The negative impact of housing will spill over into a few markets. “The downturn in housing guarantees a downturn in retail work,” says Murray. Retail traditionally follows housing’s lead, but the case for a downturn is strengthened by announcements from several large owners, such as WalMart, that they are slowing expansion plans, Murray adds. He predicts that the value of store and shopping center work will decline 3% in 2007.
This year’s strong nonresidential building and public works markets will carry over into 2007, offsetting most of the downturn in housing, says Patrick MacAuley, chief construction economist with the U.S. Dept. of Commerce. Total construction this year will increase 2.1% to $1.166 trillion, as a 14% increase in nonresidential work overcomes a 7% decline in residential construction, according to Commerce estimates. Commerce’s forecast for 2007 sees the nonresidential and residential markets canceling out each other, holding overall growth for construction to just 0.3%. (See enr.com for the complete Commerce forecast).

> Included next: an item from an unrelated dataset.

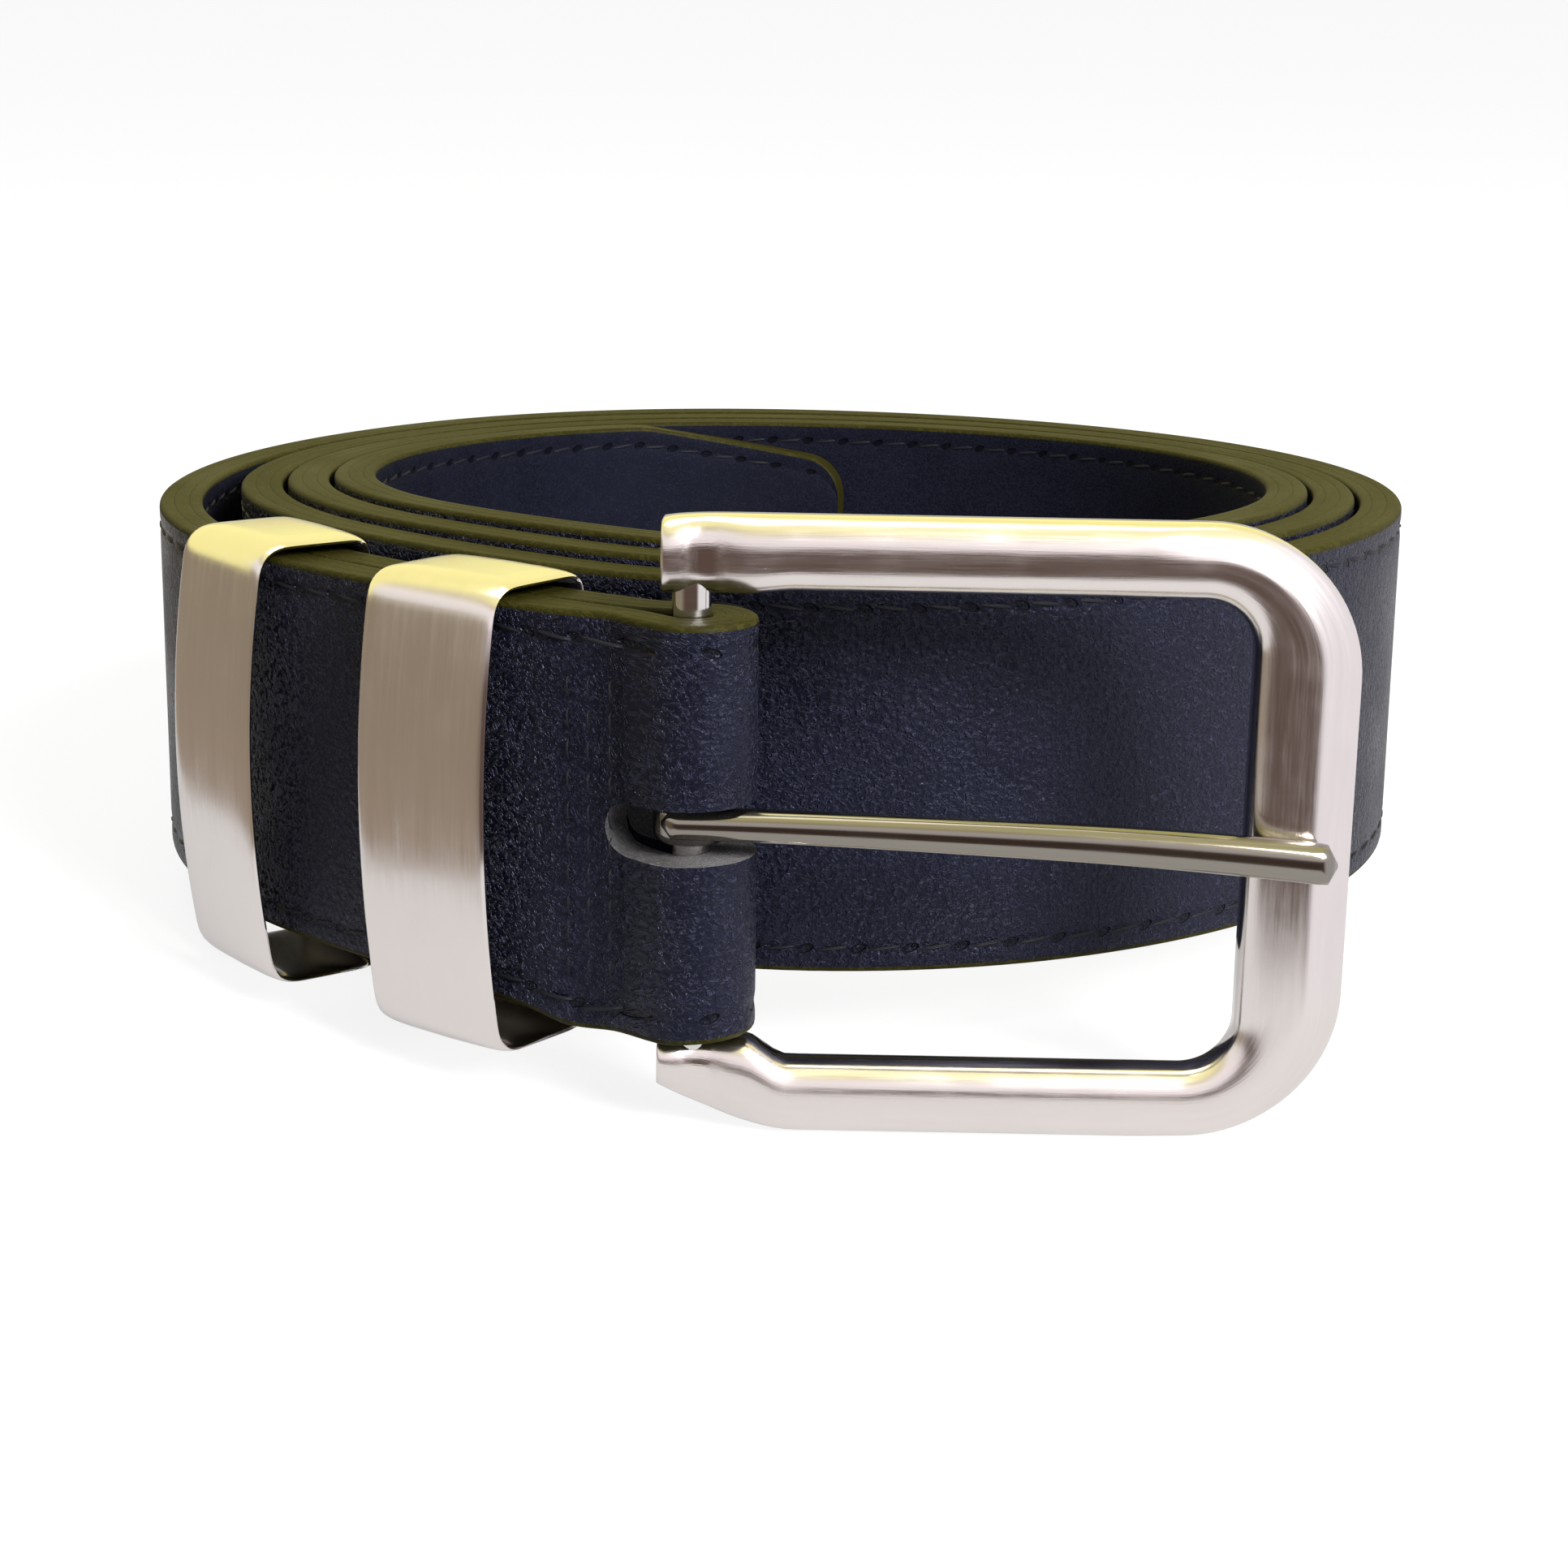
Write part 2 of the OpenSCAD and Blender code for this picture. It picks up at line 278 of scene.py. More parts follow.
def ramp(tree, value, low, high, to_low=0.0, to_high=1.0):
    """Smooth step of value from low to high."""
    props = {"interpolation_type": "SMOOTHSTEP"}
    return node(tree, "ShaderNodeMapRange", props, Value=value, From_Min=low,
                From_Max=high, To_Min=to_low, To_Max=to_high).outputs["Result"]


def mix_colour(tree, factor, a, b):
    """Colour a where the factor is 0, colour b where it is 1."""
    made = tree.nodes.new("ShaderNodeMix")
    made.data_type = "RGBA"
    for socket, value in ((made.inputs[0], factor), (made.inputs[6], a),
                          (made.inputs[7], b)):
        if isinstance(value, bpy.types.NodeSocket):
            tree.links.new(value, socket)
        else:
            socket.default_value = value
    return made.outputs[2]


def new_group(name, inputs, outputs):
    """An empty shader group with named sockets, and its two end nodes."""
    tree = bpy.data.node_groups.new(name, "ShaderNodeTree")
    kinds = {"v": "NodeSocketVector", "f": "NodeSocketFloat", "c": "NodeSocketColor"}
    for label, kind, default in inputs:
        made = tree.interface.new_socket(label, in_out="INPUT", socket_type=kinds[kind])
        if default is not None:
            made.default_value = default
    for label, kind in outputs:
        tree.interface.new_socket(label, in_out="OUTPUT", socket_type=kinds[kind])
    return tree, tree.nodes.new("NodeGroupInput"), tree.nodes.new("NodeGroupOutput")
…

Despite recent gains, the manufacturing market is still rebounding from extremely depressed levels. “The numbers are still pretty low and we still spend about half of what we do for education on industrial work,” says MacAuley.
“Manufacturing includes 400 different industries and there is a different story for each. But in general, for the bulk of the manufacturing sector, we are talking base-line replacement,” says MacAuley. “Times are good and many industries have the cash flow, but the trend to outsourcing puts a huge drag on the decision to invest in the U.S. market, he adds.
One of the most optimistic forecasts is by FMI Corp., Denver, which predicts a 3.4% increase in overall construction in 2006 and an other 2.2% increase in 2007. “In the short term, lodging will be one of construction’s strongest sectors,” says Jones. But in the long term, she says health care and education are the markets to watch.
Commerce also believes that health care offers some of the best long-term growth opportunities. “Health care will blow right through this year’s 13% increase with another 13% gain in 2007 and then keep going strong for the next five years,” says MacAuley.
Office building construction also is poised for continued growth in 2007. MHC predicts that office building work will increase another 9% next year, after climbing 33% during 2006. Office employment, the key measure of the demand for office space, grew 1.4% in 2004, 2.0% in 2005 and an estimated 2.1% in 2006, pushing vacancy rates down, says Murray. “The office building market fundamentals are good,” he adds.
Strong corporate profits also are pushing the office building market, but there has not yet been a rebound in speculative commercial projects.
“One cautionary note is that we are now seeing banks tightening lending standard for commercial real estate loans,” says Murray. “That could dampen commercial construction in the second half of 2007 and going into 2008.”